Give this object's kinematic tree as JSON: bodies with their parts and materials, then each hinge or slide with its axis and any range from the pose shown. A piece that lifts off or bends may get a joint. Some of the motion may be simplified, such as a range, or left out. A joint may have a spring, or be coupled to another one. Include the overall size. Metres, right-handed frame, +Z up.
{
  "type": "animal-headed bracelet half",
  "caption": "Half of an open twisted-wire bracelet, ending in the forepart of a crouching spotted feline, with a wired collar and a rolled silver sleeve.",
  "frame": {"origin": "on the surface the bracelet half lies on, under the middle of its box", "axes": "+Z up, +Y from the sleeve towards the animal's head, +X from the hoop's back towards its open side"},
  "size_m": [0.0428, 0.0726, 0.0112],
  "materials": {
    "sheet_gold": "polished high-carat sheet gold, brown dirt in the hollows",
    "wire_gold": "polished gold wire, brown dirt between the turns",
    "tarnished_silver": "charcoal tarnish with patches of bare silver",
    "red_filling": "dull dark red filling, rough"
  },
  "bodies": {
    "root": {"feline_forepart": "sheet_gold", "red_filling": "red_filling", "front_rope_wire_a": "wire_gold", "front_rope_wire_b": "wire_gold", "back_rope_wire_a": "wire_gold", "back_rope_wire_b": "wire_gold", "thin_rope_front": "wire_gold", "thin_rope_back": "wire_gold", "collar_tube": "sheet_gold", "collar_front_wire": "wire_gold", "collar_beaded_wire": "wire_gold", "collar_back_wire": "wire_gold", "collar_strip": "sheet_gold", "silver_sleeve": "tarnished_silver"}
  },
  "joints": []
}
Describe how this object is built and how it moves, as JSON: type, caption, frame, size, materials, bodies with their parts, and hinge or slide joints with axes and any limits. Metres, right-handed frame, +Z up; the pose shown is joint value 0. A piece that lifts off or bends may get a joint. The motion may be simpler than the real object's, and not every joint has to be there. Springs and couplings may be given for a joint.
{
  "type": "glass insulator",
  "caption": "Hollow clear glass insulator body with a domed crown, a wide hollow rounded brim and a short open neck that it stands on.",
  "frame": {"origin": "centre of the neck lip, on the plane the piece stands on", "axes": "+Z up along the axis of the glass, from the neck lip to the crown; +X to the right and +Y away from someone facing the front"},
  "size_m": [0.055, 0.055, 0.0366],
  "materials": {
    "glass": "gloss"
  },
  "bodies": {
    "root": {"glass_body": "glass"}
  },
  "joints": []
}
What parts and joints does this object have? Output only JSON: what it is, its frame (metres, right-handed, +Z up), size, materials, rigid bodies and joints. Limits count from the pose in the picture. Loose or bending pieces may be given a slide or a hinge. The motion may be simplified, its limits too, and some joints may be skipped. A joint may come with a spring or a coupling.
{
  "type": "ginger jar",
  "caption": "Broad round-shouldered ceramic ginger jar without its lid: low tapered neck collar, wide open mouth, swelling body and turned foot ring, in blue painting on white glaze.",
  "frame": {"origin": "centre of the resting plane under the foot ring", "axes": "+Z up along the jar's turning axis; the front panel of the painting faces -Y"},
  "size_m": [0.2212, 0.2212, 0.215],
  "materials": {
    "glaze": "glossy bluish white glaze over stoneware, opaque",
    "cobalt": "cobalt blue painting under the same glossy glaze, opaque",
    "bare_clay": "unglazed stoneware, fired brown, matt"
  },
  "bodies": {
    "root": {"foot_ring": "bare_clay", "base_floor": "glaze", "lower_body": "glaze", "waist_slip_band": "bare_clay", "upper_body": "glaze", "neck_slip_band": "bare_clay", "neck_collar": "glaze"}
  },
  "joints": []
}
-------
Each record above should be repeated exactly as it appears.

Give this object's kinematic tree as JSON: bodies with their parts and materials, then each hinge or slide with its axis and any range from the pose shown. A piece that lifts off or bends may get a joint. Some of the motion may be simplified, such as a range, or left out. A joint may have a spring, or be coupled to another one. Include the overall size. Metres, right-handed frame, +Z up.
{
  "type": "animal-headed bracelet half",
  "caption": "Half of an open twisted-wire bracelet, ending in the forepart of a crouching spotted feline, with a wired collar and a rolled silver sleeve.",
  "frame": {"origin": "on the surface the bracelet half lies on, under the middle of its box", "axes": "+Z up, +Y from the sleeve towards the animal's head, +X from the hoop's back towards its open side"},
  "size_m": [0.0428, 0.0726, 0.0112],
  "materials": {
    "sheet_gold": "polished high-carat sheet gold, brown dirt in the hollows",
    "wire_gold": "polished gold wire, brown dirt between the turns",
    "tarnished_silver": "charcoal tarnish with patches of bare silver",
    "red_filling": "dull dark red filling, rough"
  },
  "bodies": {
    "root": {"feline_forepart": "sheet_gold", "red_filling": "red_filling", "front_rope_wire_a": "wire_gold", "front_rope_wire_b": "wire_gold", "back_rope_wire_a": "wire_gold", "back_rope_wire_b": "wire_gold", "thin_rope_front": "wire_gold", "thin_rope_back": "wire_gold", "collar_tube": "sheet_gold", "collar_front_wire": "wire_gold", "collar_beaded_wire": "wire_gold", "collar_back_wire": "wire_gold", "collar_strip": "sheet_gold", "silver_sleeve": "tarnished_silver"}
  },
  "joints": []
}
Describe how this object is built and how it moves, as JSON: type, caption, frame, size, materials, bodies with their parts, and hinge or slide joints with axes and any limits. Metres, right-handed frame, +Z up; the pose shown is joint value 0. A piece that lifts off or bends may get a joint. The motion may be simpler than the real object's, and not every joint has to be there. Springs and couplings may be given for a joint.
{
  "type": "glass insulator",
  "caption": "Hollow clear glass insulator body with a domed crown, a wide hollow rounded brim and a short open neck that it stands on.",
  "frame": {"origin": "centre of the neck lip, on the plane the piece stands on", "axes": "+Z up along the axis of the glass, from the neck lip to the crown; +X to the right and +Y away from someone facing the front"},
  "size_m": [0.055, 0.055, 0.0366],
  "materials": {
    "glass": "gloss"
  },
  "bodies": {
    "root": {"glass_body": "glass"}
  },
  "joints": []
}
What parts and joints does this object have? Output only JSON: what it is, its frame (metres, right-handed, +Z up), size, materials, rigid bodies and joints. Limits count from the pose in the picture. Loose or bending pieces may be given a slide or a hinge. The motion may be simplified, its limits too, and some joints may be skipped. A joint may come with a spring or a coupling.
{
  "type": "ginger jar",
  "caption": "Broad round-shouldered ceramic ginger jar without its lid: low tapered neck collar, wide open mouth, swelling body and turned foot ring, in blue painting on white glaze.",
  "frame": {"origin": "centre of the resting plane under the foot ring", "axes": "+Z up along the jar's turning axis; the front panel of the painting faces -Y"},
  "size_m": [0.2212, 0.2212, 0.215],
  "materials": {
    "glaze": "glossy bluish white glaze over stoneware, opaque",
    "cobalt": "cobalt blue painting under the same glossy glaze, opaque",
    "bare_clay": "unglazed stoneware, fired brown, matt"
  },
  "bodies": {
    "root": {"foot_ring": "bare_clay", "base_floor": "glaze", "lower_body": "glaze", "waist_slip_band": "bare_clay", "upper_body": "glaze", "neck_slip_band": "bare_clay", "neck_collar": "glaze"}
  },
  "joints": []
}